((
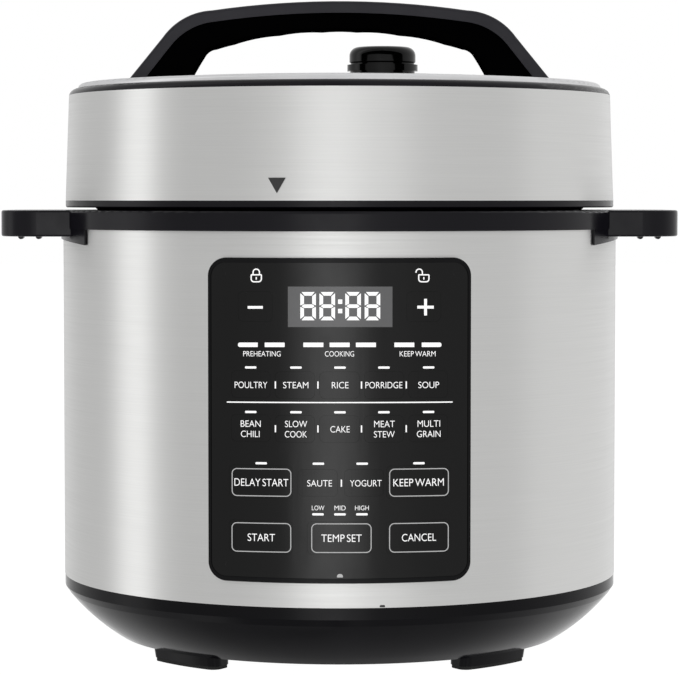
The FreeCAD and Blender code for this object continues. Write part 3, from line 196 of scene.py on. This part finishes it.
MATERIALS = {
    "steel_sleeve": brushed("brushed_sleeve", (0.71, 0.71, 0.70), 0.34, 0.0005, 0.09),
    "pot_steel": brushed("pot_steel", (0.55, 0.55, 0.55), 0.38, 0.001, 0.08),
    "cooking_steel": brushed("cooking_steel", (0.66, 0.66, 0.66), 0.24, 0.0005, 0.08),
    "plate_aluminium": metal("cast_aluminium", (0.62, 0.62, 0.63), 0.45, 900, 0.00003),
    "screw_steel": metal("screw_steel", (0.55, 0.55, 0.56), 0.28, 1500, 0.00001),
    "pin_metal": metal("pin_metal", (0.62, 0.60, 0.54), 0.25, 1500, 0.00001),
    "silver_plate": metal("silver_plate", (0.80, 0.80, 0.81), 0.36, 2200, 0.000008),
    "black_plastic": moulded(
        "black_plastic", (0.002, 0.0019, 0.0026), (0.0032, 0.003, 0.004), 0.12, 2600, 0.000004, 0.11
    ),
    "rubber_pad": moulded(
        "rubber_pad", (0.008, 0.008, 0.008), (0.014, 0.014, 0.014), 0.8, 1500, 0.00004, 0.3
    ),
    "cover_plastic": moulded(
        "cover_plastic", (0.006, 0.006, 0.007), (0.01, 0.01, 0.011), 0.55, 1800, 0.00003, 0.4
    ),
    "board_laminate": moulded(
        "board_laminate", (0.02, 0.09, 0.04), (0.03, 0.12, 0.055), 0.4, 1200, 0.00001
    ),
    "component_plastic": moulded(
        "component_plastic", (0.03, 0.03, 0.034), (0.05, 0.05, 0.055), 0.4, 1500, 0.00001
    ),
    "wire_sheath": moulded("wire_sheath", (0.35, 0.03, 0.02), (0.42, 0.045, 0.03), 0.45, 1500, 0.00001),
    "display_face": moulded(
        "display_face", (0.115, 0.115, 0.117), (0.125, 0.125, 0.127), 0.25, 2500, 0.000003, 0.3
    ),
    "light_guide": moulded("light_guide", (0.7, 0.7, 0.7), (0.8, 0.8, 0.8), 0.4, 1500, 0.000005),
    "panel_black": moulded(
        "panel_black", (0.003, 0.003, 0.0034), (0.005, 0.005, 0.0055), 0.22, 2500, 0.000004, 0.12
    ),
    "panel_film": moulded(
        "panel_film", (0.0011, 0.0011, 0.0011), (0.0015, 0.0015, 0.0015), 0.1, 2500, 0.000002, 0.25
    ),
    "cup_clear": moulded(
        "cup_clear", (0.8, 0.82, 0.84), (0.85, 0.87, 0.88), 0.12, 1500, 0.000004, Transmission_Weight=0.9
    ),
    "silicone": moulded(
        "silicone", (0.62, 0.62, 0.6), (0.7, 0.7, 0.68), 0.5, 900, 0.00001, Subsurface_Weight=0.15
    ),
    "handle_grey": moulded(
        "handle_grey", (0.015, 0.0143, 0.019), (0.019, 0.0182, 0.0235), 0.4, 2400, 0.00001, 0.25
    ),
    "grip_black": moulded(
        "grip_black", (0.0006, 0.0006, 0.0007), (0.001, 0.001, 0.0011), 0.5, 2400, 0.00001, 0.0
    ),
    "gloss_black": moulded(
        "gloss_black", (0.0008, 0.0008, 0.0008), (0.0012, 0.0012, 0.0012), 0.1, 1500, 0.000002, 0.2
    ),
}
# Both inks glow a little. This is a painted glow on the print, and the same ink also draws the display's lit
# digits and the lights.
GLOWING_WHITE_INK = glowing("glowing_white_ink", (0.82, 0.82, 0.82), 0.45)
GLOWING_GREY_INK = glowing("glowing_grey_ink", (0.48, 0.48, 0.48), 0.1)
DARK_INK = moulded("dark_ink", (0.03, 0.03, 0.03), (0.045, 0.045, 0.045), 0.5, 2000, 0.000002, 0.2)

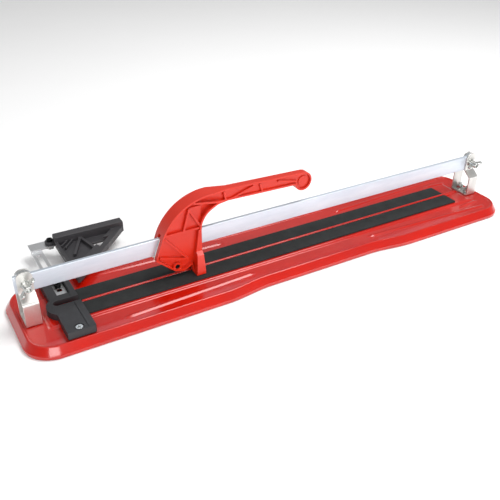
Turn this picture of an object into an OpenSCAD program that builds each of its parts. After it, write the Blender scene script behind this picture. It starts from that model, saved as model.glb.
))
● **Problem statement**
List every line above that contains the word "Blender".

● **Output of the exercise**
The FreeCAD and Blender code for this object continues. Write part 3, from line 196 of scene.py on. This part finishes it.
Turn this picture of an object into an OpenSCAD program that builds each of its parts. After it, write the Blender scene script behind this picture. It starts from that model, saved as model.glb.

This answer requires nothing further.